Um dos temas quentes da transição energética que o mundo atravessa para abandonar os combustíveis fósseis é a concretização de projectos de energias renováveis, como as centrais hidroeléctricas, eólicas ou fotovoltaicas. Em conversa com o Azul durante a Conferência do Clima das Nações Unidas (COP30), em Belém do Pará, no Brasil, o presidente do Instituto de Conservação da Natureza e Florestas (ICNF), Nuno Banza, abordou estes desafios globais da conservação.

“A esmagadora maioria do nosso trabalho é articulação”, explica Nuno Banza, a propósito do trabalho do ICNF. O instituto esteve representado na COP30 para apresentar, entre outras iniciativas, a Estratégia Nacional da Conservação da Natureza e da Biodiversidade, que se encontra em fase de revisão.​

Em matéria de transição energética, um dos grandes temas da agenda climática global, o ICNF tem trabalhado, por exemplo, na criação das Zonas de Aceleração de Renováveis (ZAR), uma exigência da União Europeia que deverá estar concretizada até meados do próximo ano.

As ZAR virão complementar um trabalho que o ICNF já tem feito de disponibilizar informação de zonamento no país, indicando claramente, por exemplo, áreas de protecção de espécies. “Nós partilhamos informação hoje como nunca foi partilhada, e gratuitamente, o que é uma grande ajuda para os promotores.”

Informação pode evitar conflitos

Em Portugal, dezenas de projectos de renováveis, em particular grandes centrais fotovoltaicas, têm gerado conflitos com as populações e associações ambientalistas.

“Os leilões anteriores foram feitos única e exclusivamente tendo em conta os pontos de ligação”, começa por explicar Nuno Banza, notando que isto fez com que os promotores tivessem de fazer propostas para áreas circundantes onde, mais tarde, “não conseguem implementar” devido às restrições impostas pelos valores naturais.

Nuno Banza sublinha ainda que “a maioria dos projectos apresentados é alterada”, havendo também locais onde a presença de valores naturais relevantes impede a aprovação.

“Nós ponderamos sempre todas as propostas, mas há sítios onde há valores tão relevantes que é óbvio que nunca vamos dizer que sim”, reforça. “Ninguém quer a serra de Sintra forrada com painéis solares, ou a serra da Arrábida forrada com geradores eólicos, ou a Mata de Albergaria.”

Clima e biodiversidade de mãos dadas

Esta é a primeira COP do Clima onde há um ponto da agenda sobre as sinergias entre as três “convenções do Rio” – Biodiversidade, Clima e Desertificação.

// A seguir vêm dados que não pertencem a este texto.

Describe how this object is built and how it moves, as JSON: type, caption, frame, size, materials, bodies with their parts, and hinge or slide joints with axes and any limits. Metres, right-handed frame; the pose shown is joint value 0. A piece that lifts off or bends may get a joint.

O presidente do ICNF acredita que a separação das matérias ambientais em três convenções durante a Cimeira da Terra em 1992, vista como um “pecado original” por algumas vozes, foi na realidade uma oportunidade, permitindo desenvolver mais profundamente cada uma das componentes.

“Se tivéssemos tudo na mesma convenção, não sei se teríamos conseguido desenvolver da mesma forma”, afirma. Na Convenção sobre a Diversidade Biológica (CBD), descreve Nuno Banza, conseguiu-se “um compromisso com a solidariedade entre as gerações, e na solidariedade entre os povos e as regiões do mundo”.

Aquilo que durante algum tempo foi visto como um problema – a separação dos temas ambientais -, agora começa a mostrar resultados, sublinha ainda o presidente do ICNF. “Como estava compartimentado, conseguimos desenvolver mais essas diferentes componentes”, reforça. “Mais à frente, encontramo-nos outra vez. Agora conseguimos juntá-las e elas fazem sentido.”

O ICNF tem neste momento em curso a revisão da Estratégia Nacional de Conservação da Natureza (ENCN) para fazer a ligação não apenas com o compromisso de Kunming-Montreal, mas com o compromisso “sucessivamente reafirmado” nas COP do Clima sobre a importância da biodiversidade.

Nuno Banza sublinha que a discussão sobre as florestas não deve limitar-se a considerá-las “fábricas de carbono”, ou sumidouros, mas ligar a floresta – “como é a abordagem da CBD” – à biodiversidade e aos valores naturais, incluindo o carbono do solo e os serviços dos ecossistemas.

Só faz sentido discutir estas dimensões, afirma Banza, “quando estamos a falar em conjunto” das questões climáticas e dos valores da biodiversidade.